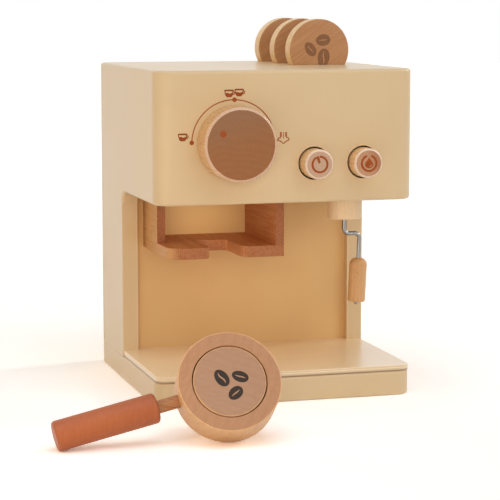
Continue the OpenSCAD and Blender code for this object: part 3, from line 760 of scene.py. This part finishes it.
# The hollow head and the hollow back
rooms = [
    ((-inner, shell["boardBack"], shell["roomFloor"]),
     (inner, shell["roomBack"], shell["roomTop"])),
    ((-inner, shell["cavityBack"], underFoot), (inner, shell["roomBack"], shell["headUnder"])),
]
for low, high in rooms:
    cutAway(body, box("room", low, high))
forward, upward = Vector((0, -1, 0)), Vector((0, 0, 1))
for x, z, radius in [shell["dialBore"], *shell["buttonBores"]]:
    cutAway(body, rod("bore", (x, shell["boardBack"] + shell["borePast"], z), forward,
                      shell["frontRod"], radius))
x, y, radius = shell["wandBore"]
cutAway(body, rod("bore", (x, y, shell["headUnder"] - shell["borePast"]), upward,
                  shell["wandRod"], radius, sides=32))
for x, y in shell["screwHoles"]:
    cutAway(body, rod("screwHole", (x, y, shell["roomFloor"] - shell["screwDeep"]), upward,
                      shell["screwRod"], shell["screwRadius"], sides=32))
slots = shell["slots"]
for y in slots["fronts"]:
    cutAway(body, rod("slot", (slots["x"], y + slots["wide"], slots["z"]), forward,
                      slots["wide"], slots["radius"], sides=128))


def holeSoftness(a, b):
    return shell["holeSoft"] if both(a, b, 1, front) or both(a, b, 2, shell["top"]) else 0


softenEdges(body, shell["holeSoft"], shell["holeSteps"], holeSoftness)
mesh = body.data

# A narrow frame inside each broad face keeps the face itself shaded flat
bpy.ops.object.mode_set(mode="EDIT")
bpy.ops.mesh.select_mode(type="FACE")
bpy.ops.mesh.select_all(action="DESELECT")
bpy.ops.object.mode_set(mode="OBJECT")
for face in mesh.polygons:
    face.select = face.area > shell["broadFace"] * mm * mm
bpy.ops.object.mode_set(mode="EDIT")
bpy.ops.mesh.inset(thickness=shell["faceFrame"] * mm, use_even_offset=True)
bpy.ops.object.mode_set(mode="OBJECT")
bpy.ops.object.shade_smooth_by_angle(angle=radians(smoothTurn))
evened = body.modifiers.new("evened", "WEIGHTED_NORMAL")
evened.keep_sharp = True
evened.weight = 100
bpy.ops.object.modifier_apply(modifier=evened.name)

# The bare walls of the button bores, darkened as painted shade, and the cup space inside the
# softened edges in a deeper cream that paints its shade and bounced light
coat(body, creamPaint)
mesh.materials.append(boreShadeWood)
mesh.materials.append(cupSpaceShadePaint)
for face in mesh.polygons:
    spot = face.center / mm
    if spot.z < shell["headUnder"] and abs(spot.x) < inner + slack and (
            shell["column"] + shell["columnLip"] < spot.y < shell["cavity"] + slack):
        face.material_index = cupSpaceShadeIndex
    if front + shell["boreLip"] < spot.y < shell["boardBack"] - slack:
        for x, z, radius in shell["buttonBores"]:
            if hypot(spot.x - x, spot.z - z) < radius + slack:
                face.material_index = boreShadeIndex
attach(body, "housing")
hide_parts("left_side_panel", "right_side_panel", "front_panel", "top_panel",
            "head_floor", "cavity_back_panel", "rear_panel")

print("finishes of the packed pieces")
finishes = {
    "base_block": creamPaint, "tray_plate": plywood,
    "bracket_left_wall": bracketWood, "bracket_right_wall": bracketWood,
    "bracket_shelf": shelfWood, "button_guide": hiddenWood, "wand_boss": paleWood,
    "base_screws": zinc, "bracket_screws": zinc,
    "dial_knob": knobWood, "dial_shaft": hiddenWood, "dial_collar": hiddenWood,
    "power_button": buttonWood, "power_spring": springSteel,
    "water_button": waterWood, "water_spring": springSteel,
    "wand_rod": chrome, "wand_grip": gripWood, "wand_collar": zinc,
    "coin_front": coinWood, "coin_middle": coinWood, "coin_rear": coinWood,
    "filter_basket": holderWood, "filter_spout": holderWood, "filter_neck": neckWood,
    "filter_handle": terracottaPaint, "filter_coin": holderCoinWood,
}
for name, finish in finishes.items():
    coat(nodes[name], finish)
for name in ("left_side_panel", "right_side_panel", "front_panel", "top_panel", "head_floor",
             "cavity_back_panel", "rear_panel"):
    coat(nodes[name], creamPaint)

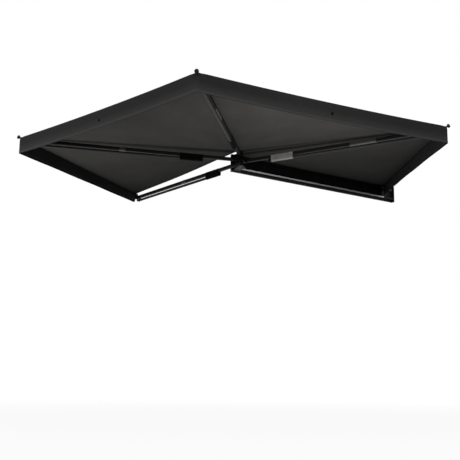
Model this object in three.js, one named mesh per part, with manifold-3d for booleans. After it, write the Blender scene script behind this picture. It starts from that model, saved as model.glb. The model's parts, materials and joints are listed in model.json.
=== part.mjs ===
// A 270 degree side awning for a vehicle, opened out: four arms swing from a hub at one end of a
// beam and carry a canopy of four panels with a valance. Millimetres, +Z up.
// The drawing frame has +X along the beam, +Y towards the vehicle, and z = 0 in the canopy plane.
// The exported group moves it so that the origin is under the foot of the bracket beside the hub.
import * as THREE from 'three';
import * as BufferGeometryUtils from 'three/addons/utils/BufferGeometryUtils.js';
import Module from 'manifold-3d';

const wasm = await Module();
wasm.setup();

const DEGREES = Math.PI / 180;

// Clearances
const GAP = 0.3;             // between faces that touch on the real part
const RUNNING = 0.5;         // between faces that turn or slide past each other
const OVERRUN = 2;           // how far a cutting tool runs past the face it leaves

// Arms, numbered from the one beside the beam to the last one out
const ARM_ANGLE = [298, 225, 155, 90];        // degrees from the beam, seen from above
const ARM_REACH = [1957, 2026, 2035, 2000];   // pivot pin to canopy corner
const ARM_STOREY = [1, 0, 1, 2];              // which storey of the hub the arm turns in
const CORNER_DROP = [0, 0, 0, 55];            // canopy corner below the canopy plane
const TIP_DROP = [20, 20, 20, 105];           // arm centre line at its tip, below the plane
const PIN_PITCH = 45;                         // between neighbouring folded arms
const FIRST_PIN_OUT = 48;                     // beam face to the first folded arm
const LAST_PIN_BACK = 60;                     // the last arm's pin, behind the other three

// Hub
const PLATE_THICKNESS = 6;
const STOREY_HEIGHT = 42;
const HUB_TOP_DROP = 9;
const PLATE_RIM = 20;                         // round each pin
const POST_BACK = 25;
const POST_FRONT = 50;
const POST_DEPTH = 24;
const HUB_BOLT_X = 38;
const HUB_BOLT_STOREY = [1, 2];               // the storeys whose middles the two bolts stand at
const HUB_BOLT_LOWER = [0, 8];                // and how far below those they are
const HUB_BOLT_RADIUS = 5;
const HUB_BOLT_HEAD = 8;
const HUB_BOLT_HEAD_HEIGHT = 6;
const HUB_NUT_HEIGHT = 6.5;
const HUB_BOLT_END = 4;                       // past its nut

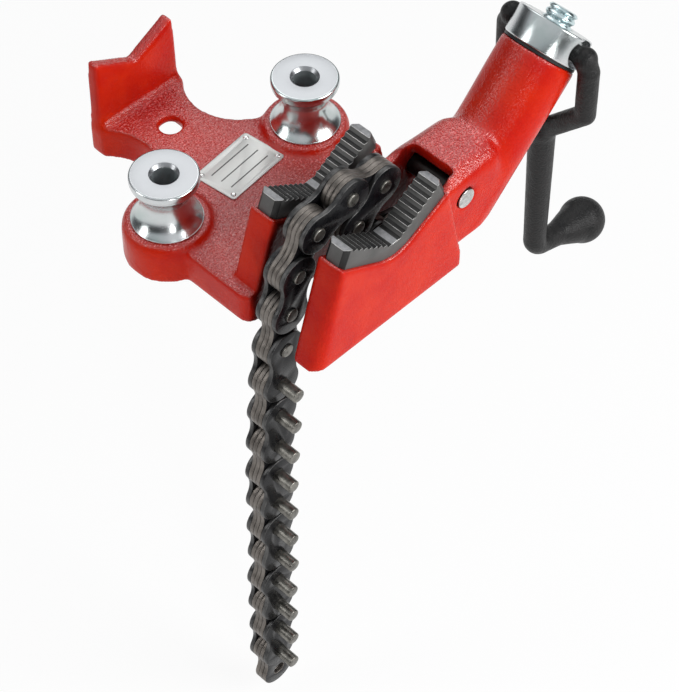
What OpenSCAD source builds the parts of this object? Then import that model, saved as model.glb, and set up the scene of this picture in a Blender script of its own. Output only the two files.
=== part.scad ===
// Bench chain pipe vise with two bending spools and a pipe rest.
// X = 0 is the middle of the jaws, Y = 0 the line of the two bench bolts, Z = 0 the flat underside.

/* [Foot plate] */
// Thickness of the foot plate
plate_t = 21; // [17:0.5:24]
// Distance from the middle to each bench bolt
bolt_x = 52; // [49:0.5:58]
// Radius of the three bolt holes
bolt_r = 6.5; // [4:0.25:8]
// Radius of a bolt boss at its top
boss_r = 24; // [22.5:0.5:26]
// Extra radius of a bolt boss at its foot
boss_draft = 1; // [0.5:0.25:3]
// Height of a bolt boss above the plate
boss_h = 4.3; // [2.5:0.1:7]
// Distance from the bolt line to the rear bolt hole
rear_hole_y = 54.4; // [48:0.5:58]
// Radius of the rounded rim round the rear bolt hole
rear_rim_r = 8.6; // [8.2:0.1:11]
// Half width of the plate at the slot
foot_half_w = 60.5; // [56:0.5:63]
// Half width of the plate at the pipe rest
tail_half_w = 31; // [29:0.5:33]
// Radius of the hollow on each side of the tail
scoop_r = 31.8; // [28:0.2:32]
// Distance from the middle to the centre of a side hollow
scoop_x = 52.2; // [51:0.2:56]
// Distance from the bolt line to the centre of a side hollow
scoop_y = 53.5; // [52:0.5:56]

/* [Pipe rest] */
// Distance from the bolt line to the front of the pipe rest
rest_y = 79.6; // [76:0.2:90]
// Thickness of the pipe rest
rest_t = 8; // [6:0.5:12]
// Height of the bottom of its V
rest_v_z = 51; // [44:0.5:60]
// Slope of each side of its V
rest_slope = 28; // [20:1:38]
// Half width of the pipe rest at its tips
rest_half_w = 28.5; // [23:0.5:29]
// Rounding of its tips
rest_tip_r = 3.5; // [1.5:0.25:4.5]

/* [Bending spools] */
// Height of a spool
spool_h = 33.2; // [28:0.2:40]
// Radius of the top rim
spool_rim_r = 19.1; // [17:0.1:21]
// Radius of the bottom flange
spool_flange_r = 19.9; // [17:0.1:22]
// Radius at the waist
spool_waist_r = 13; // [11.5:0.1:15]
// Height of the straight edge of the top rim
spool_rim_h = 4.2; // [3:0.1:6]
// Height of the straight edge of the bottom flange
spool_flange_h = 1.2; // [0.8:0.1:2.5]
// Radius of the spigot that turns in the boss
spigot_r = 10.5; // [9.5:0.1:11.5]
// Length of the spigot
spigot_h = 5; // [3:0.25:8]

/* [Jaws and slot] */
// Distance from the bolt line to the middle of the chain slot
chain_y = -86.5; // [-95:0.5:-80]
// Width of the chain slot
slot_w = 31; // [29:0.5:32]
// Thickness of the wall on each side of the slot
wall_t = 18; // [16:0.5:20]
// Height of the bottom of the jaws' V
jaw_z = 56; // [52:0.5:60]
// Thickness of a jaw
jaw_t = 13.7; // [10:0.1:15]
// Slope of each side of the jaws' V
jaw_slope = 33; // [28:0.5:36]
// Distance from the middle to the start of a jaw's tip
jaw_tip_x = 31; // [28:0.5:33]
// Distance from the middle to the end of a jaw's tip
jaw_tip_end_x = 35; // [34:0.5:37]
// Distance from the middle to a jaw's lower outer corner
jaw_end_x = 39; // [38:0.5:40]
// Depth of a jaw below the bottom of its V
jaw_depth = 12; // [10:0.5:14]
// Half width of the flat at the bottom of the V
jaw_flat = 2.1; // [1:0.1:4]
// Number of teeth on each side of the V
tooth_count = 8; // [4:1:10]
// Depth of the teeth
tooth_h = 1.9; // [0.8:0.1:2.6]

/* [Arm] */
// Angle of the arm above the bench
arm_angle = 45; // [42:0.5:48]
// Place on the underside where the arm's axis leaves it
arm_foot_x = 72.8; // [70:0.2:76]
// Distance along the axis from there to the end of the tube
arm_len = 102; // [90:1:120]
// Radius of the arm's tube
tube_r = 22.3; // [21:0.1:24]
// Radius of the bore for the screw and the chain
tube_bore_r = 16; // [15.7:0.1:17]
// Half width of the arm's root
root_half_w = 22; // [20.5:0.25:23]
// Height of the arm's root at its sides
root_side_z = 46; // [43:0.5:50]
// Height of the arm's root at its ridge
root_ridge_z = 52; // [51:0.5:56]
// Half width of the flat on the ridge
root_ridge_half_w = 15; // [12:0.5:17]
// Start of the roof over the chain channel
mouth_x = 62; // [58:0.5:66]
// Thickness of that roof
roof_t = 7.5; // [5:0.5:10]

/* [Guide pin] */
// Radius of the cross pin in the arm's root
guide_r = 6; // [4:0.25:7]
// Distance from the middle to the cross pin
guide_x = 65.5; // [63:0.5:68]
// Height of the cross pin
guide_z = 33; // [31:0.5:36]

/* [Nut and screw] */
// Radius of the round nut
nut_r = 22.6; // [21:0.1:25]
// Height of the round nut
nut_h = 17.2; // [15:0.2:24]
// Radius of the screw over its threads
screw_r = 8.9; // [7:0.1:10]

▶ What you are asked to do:
Transcribe precisely the lines between the one that contains "What OpenSCAD source" and the one that contains "the flat underside.", counting those two lines as part of the range.

▶ Task output:
What OpenSCAD source builds the parts of this object? Then import that model, saved as model.glb, and set up the scene of this picture in a Blender script of its own. Output only the two files.
=== part.scad ===
// Bench chain pipe vise with two bending spools and a pipe rest.
// X = 0 is the middle of the jaws, Y = 0 the line of the two bench bolts, Z = 0 the flat underside.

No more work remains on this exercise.